Implementation:Ggml org Llama cpp Llama Bench
| Knowledge Sources | |
|---|---|
| Domains | Benchmarking, Performance |
| Last Updated | 2026-02-15 00:00 GMT |
Overview
Full-featured performance benchmarking tool for llama.cpp that measures prompt processing and text generation speeds across configurable parameter combinations.
Description
Llama Bench parses command-line parameters into a `cmd_params` struct supporting multi-value specifications (comma-separated, ranges), then generates all combinations as `cmd_params_instance` objects.
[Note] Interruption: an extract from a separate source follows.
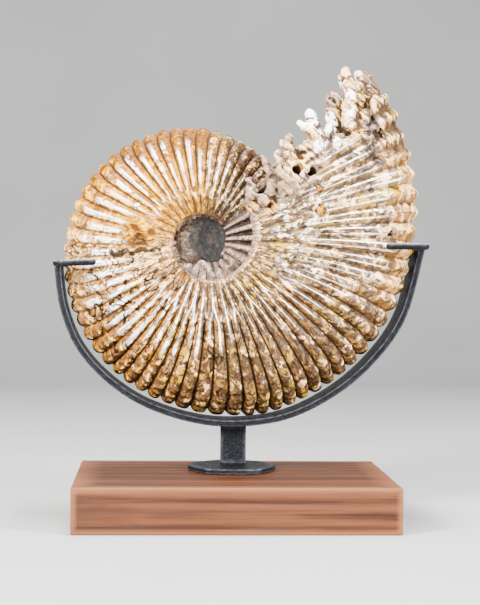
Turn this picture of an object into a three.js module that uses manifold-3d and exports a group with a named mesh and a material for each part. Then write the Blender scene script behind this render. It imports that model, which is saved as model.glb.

For each instance, it loads the model, creates a context, runs warm-up, then executes prompt processing and/or text generation tests with multiple repetitions, collecting timing data into `test` objects. Results are output through a polymorphic `printer` hierarchy supporting Markdown, CSV, JSON, JSONL, and SQL formats.
Usage
Use this tool for performance regression testing, hardware comparisons, optimization validation, and benchmarking inference throughput across different model configurations and backend devices.
Code Reference
Source Location
- Repository: Ggml_org_Llama_cpp
- File: tools/llama-bench/llama-bench.cpp
- Lines: 1-2291
Signature
// Main entry point
int main(int argc, char ** argv);
// Core structures
struct cmd_params { /* multi-value CLI parameter sets */ };
struct cmd_params_instance { /* single parameter combination */ };
struct test { /* benchmark result with timing data */ };
// Output printers
struct printer { /* base polymorphic printer */ };
struct csv_printer : public printer { /* CSV output */ };
struct json_printer : public printer { /* JSON output */ };
struct jsonl_printer : public printer { /* JSON Lines output */ };
struct markdown_printer : public printer { /* Markdown table output */ };
struct sql_printer : public printer { /* SQL INSERT output */ };
Import
#include "common.h"
#include "ggml.h"
#include "llama.h"
I/O Contract
Inputs
| Name | Type | Required | Description |
|---|---|---|---|
| -m, --model | string | Yes | Path to the GGUF model file to benchmark |
| -p, --n-prompt | int list | No | Number of prompt tokens (comma-separated or range, default: 512) |
| -n, --n-gen | int list | No | Number of tokens to generate (comma-separated or range, default: 128) |
| -b, --batch-size | int list | No | Batch sizes to test |
| -t, --threads | int list | No | Number of threads to use |
| -ngl, --n-gpu-layers | int list | No | Number of layers to offload to GPU |
| -r, --repetitions | int | No | Number of test repetitions (default: 5) |
| -o, --output | string | No | Output format: md, csv, json, jsonl, sql (default: md) |
Outputs
| Name | Type | Description |
|---|---|---|
| benchmark results | stdout | Formatted benchmark data including tokens/second for prompt processing and generation |
| return code | int | 0 on success, non-zero on failure |
Usage Examples
# Basic benchmark with default settings
./llama-bench -m model.gguf
# Test multiple prompt sizes and generation lengths
./llama-bench -m model.gguf -p 128,256,512 -n 64,128 -o csv
# Benchmark with GPU offloading and multiple thread counts
./llama-bench -m model.gguf -ngl 99 -t 4,8,16 -r 3